The high peak on the far right is Causey Pike, 637m high with a southern flank giving one of the most relentless, steepest climbs I have ever done.
Lead mining has had a tremendous impact on much of the Yorkshire Dales. Both providing a wealth of fascinating archaeological interest and transforming the landscape in a barren industrial wasteland. Grassington Moor has had a long history of mining. Being flatter than Swaledale and the northern dales and lacking the steep sided valleys, early ore was gained not by hushes and drifts into the hillside but by sinking of shafts to reach the mineral veins. Early shafts were no more than 30 metres deep with the vein being worked horizontally until it became exhausted or unsafe.
In the 19th century the Duke of Devonshire acquired the moor and began a more industrial exploitation. An horizontal adit was driven linking the shafts for drainage and a cupola coal fired smelting mill was built to replace earlier wood and peat fired mills. The cupola mill enabled continuous smelting. In the photo the remains of this mill are at the bottom right of the slope. Fumes from the mill were exhausted via a network of flues to the chimney at the highest point of the moor. This network of flues was to enable sections of flue to be isolated and cleaned out to recover condensed lead without halting the smelting process. The cupola built closed in 1882.
Between 1955 and 1962, Dales Chemicals reworked the old waste heaps for fluorspar and barytes which the Victorian miners had discarded. Many of the buildings dating from this time can be seem on the far left of the photo at the top of the track.
A trickle of water flows down Barney Beck, or Old Gang Beck as it was known in the 19th century when the lead ming industry in Swaledale was at its peak. Then there would have been enough water to drive stone crushers housed in a small building which stood adjacent to the beck but long since demolished. Further away up the slope the remains of smelting mill still survives, a reminder of the industry. Here bouse, the lead ore, was fired to a high temperature to release the metal. Either coal, from the nearby Tan Hill colleries, or peat from the surrounding moors, was used to fire the four furnaces in the mill. The pigs or ingots of the pure lead were then transported by packhorse to sea going ships at Yarm and Stockton. A water supply would also have been required in the smelting mill to drive the bellows, carried by a wooden launder or chute from higher up the beck. The mill operated from 1839 to 1881 and replaced two earlier 17th century mills.

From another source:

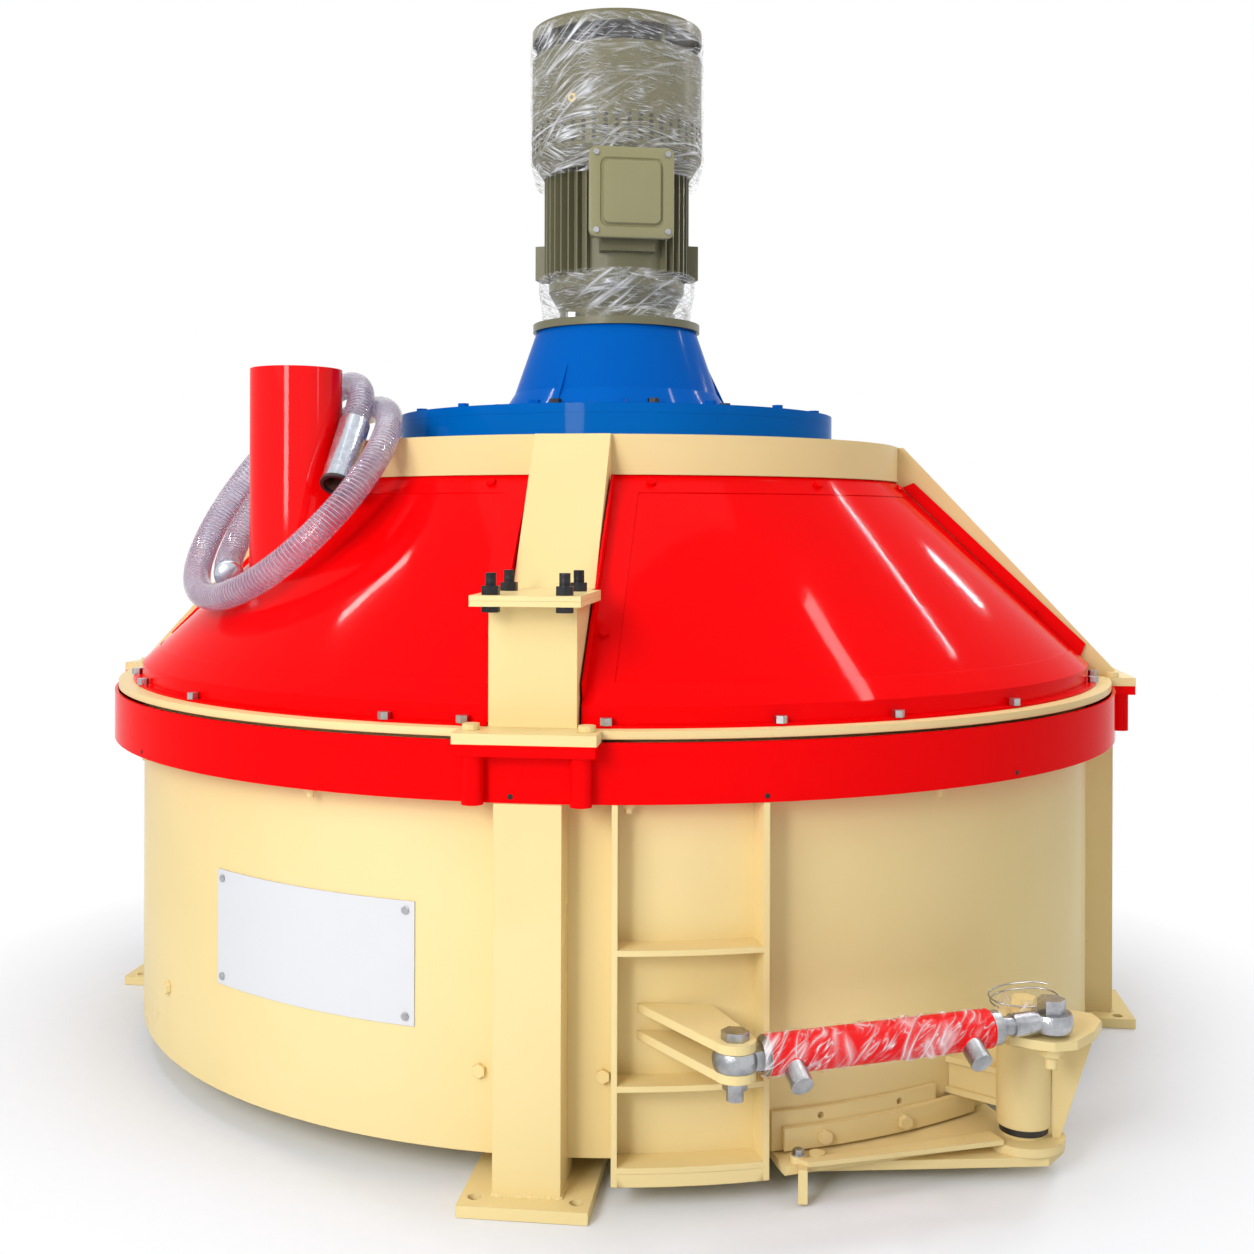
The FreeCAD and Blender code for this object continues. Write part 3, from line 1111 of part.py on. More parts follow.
def round_cord(points, radius):
    """A cord of straight runs joined by arcs that touch both, with sixteen flats round, and its length."""
    along = (points[1] - points[0]).normalize()
    side = along.cross(VECTOR(0, 0, 1)).normalize()
    other = along.cross(side)
    step = 2 * math.pi / 16
    corners = [points[0] + (side * math.cos(turn * step) + other * math.sin(turn * step)) * radius
               for turn in range(17)]
    section = Part.Face(Part.makePolygon(corners))
    pieces = []
    length = 0
    start = points[0]
    for before, corner, after in zip(points, points[1:], points[2:]):
        arriving = (corner - before).normalize()
        leaving = (after - corner).normalize()
        reach = 0.45 * min((corner - before).Length, (after - corner).Length)
        turn = arriving.getAngle(leaving)
        bend = reach / math.tan(turn / 2)
        run = corner - arriving * reach - start
        pieces.append(section.extrude(run))
        section = section.copy()
        section.translate(run)
        middle = start + run + (leaving - arriving * arriving.dot(leaving)).normalize() * bend
        axis = arriving.cross(leaving).normalize()
        pieces.append(section.revolve(middle, axis, math.degrees(turn)))
        section = section.copy()
        section.rotate(middle, axis, math.degrees(turn))
        length += run.Length + bend * turn
        start = corner + leaving * reach
    pieces.append(section.extrude(points[-1] - start))
    length += (points[-1] - start).Length
    return pieces[0].fuse(pieces[1:]), length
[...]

Greenside Mine was once the biggest lead mine complex in the country and operated for nearly 300 years finally closing in 1962. The High Horse Level was one of the earliest to be exploited by Dutch ‘Adventurers’ in the late 17th century. The stone extracted was dressed to separate out the lead ore and waste materials dumped producing the fan of tailings.

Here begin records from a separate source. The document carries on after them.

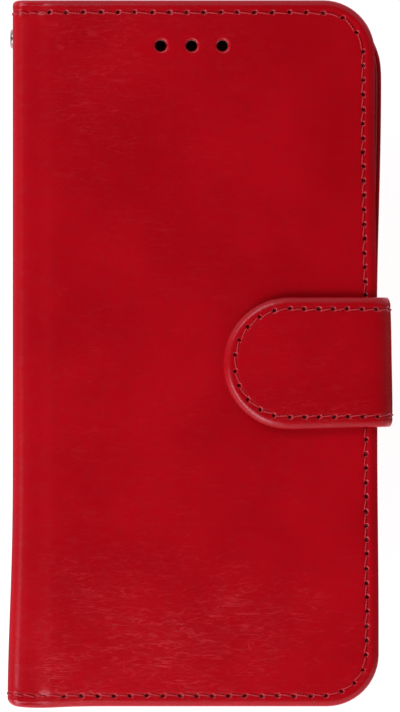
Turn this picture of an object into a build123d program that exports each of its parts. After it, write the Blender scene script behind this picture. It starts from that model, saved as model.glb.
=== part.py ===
from build123d import *
import os

# A folio wallet for a phone. It lies shut on its back: +X runs from the spine to the free
# edge, +Y towards the top of the phone, +Z from the back panel up to the front panel.
# Millimetres. The back panel carries the phone tray, the spine folds at both long corners,
# and a magnetic strap comes round from the back panel's free edge onto the front panel.

# Whole case
case_height = 156.4
back_width = 81.3
front_width = 80.7
closed_depth = 15.8
free_corner_r = 11.5
spine_corner_r = 0.8
fold_gap = 0.25

# Layers of a panel
skin_t = 0.8
board_t = 0.9
lining_t = 0.5
panel_t = skin_t + board_t + lining_t
edge_turn = 1.2
soft_flap = 7.5
lining_inset = 0.4

# Spine layers
spine_board_t = 0.5
spine_t = skin_t + spine_board_t + lining_t
spine_board_inset = 3.0

# Phone tray, for a phone of about 146.4 x 71.4 x 7.4
shell_w = 74.6
shell_h = 149.6
shell_corner_r = 11.0
shell_wall = 1.5
shell_floor = 1.0
shell_lip = 1.1
shell_lip_t = 0.8
phone_t = 7.4
shell_t = shell_floor + phone_t + shell_lip_t
shell_from_spine = 2.7
pad_t = 0.2
pad_w = 58.0
pad_h = 128.0
pad_corner_r = 6.0

# Camera window in the back panel, and the tray's rim that lines it
camera_w = 25.0
camera_h = 36.0
camera_r = 7.5
camera_from_free_edge = 7.0
camera_from_top = 7.0
camera_rim_t = 1.0
camera_rim_gap = 0.25
camera_rim_recess = 0.4

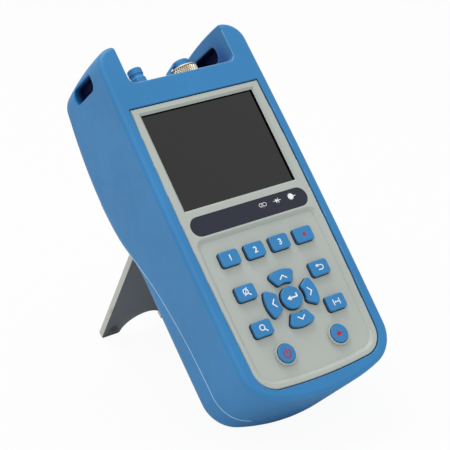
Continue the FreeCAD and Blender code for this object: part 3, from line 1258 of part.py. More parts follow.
piece("hinge_pin", rod("HingePin", ("-%s + 0.1" % wall_half, "stand_hinge", "-" + STAND_AXIS),
                       "pin_radius", "2*%s - 0.2" % wall_half, "X"))
piece("stand_bumpers", *[
    rod("Bumper", (side + "(stand_half + arch_radius)/2", stand_foot + " + 8", stand_inner),
        "2.6", "0.3") for side in ("", "-")], pose=STAND_POSE)

# ---------------------------------------------------------------- outside trim

case_screws = []
for x, y in BOSSES:
    skin = "grip_depth" if y != "boss_high" else "(head_depth - 5.5)"
    seat = "-(%s - case_head_sink)" % skin
    case_screws.append(screw(x, y, seat, "(%s - case_head_sink - seam_depth + 18)" % skin,
                             head="case_head", shank="case_screw"))
piece("case_screws", *case_screws)
piece("rating_label", box("RatingLabel", ("-20", "20"), ("50", "78"),
                          ("-%s - 0.15" % RECESS_FLOOR, "-" + RECESS_FLOOR)))

# ---------------------------------------------------------------- checks and export

doc.recompute()
for item in doc.Objects:
    assert not {"Invalid", "Error"} & set(item.State), "%s failed" % item.Label
for item in PIECES:
    assert not item.Shape.isNull() and item.Shape.isValid(), "%s has no valid shape" % item.Label
for item in PIECES:
    item.Shape.exportStep("parts/%s.step" % item.Label)
print("%d sub-parts written" % len(PIECES))
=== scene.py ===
# %% [markdown]
# # A handheld fibre tester that leans on its own stand
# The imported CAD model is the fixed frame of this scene: its nodes stay where they are, and
# this lesson gives each one a finish and adds what a solid can't show well, such as printed
# marks, knurling, seams and soft edges. Every size is in metres.

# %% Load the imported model
import bmesh
import bpy
import json
import math
import random
from mathutils import Matrix, Vector
from mathutils.geometry import convex_hull_2d


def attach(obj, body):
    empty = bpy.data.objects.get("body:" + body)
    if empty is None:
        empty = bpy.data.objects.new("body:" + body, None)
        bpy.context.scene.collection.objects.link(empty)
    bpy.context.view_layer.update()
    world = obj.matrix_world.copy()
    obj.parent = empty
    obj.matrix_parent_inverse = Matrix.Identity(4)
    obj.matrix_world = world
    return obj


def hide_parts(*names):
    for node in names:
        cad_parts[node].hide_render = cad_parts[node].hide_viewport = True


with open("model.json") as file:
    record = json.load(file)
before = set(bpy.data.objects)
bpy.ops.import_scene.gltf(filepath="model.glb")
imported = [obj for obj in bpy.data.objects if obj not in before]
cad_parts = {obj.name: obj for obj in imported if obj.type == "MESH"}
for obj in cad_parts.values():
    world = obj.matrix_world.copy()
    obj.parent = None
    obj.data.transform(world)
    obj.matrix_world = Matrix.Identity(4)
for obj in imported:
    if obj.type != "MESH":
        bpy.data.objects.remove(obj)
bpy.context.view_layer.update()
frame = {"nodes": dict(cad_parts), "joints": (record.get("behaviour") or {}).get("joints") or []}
MM = 0.001

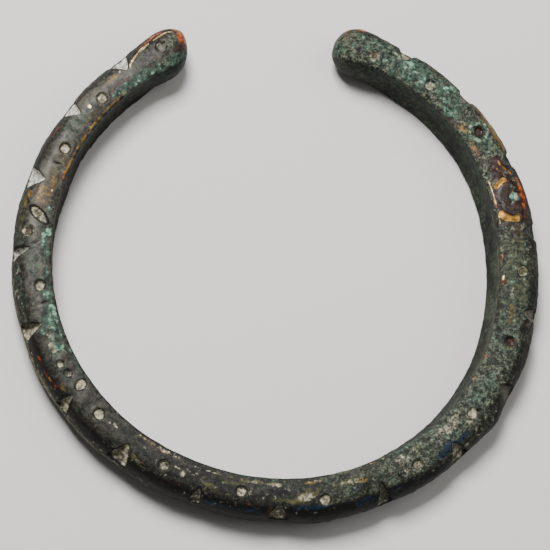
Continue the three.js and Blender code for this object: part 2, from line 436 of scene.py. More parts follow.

Dressing required a constant supply of water so Sticks Gill was dammed on the left of the photo. In the 1870s the ’Top Dam’ burst causing much damage.
The hill opposite is Green Side, from which the mine takes its name. Its on the on the east ridge of Stybarrow Dodd. The two large ‘glory holes’ are collapses of the Gilgowars Level which occurred in 1862 collapse. Fortunately this happened on a Sunday when the mine was closed so no one was killed.
Records show that lead has been mined in Dowber Gill in Wharfedale since 1663. There could well have been earlier activity. The village of Kettlewell at the foot of the gill was built around the fortunes of the mine. Productivity was highest in the 19th century with 192 tons of galena mined in 1838. In 1851 a large block of the ore was exhibited at the Crystal Palace Exhibition. Closure came two decades later in 1874
A trip over to Swaledale to explore the dales north east of Reeth. This is lead mining country. The lead is found in vertical mineralised veins deposited during the cooling of hot fluids forced up through the underlying limestone geology. Lead is found as the ore galena and Swaledale has been dug, stripped and robbed in the search for this valuable mineral for at least two thousand years. Lead ingots have been found bearing the names of Roman emperors and it is thought that the Romans used enslaved native Brigantians to mine their lead. It was much valued and it is thought that buildings in Rome itself used Swaledale lead in the roofs.
After the Romans left, the big abbeys, Rievaulx and Bridlington Priory and aristocratic landowners all took their share of the proceeds of lead mining in the area. By the 18c mining became more ambitious, economies of scale meant smelting mills, where the lead is extracted from the ore by heating, could be built catering for the output from several mines. This smelting mill is at Marske. It’s actually two. An earlier one, nearest the camera, connected to the chimney at the top of the hill by a flue. Later a second mill be built next to the chimney itself.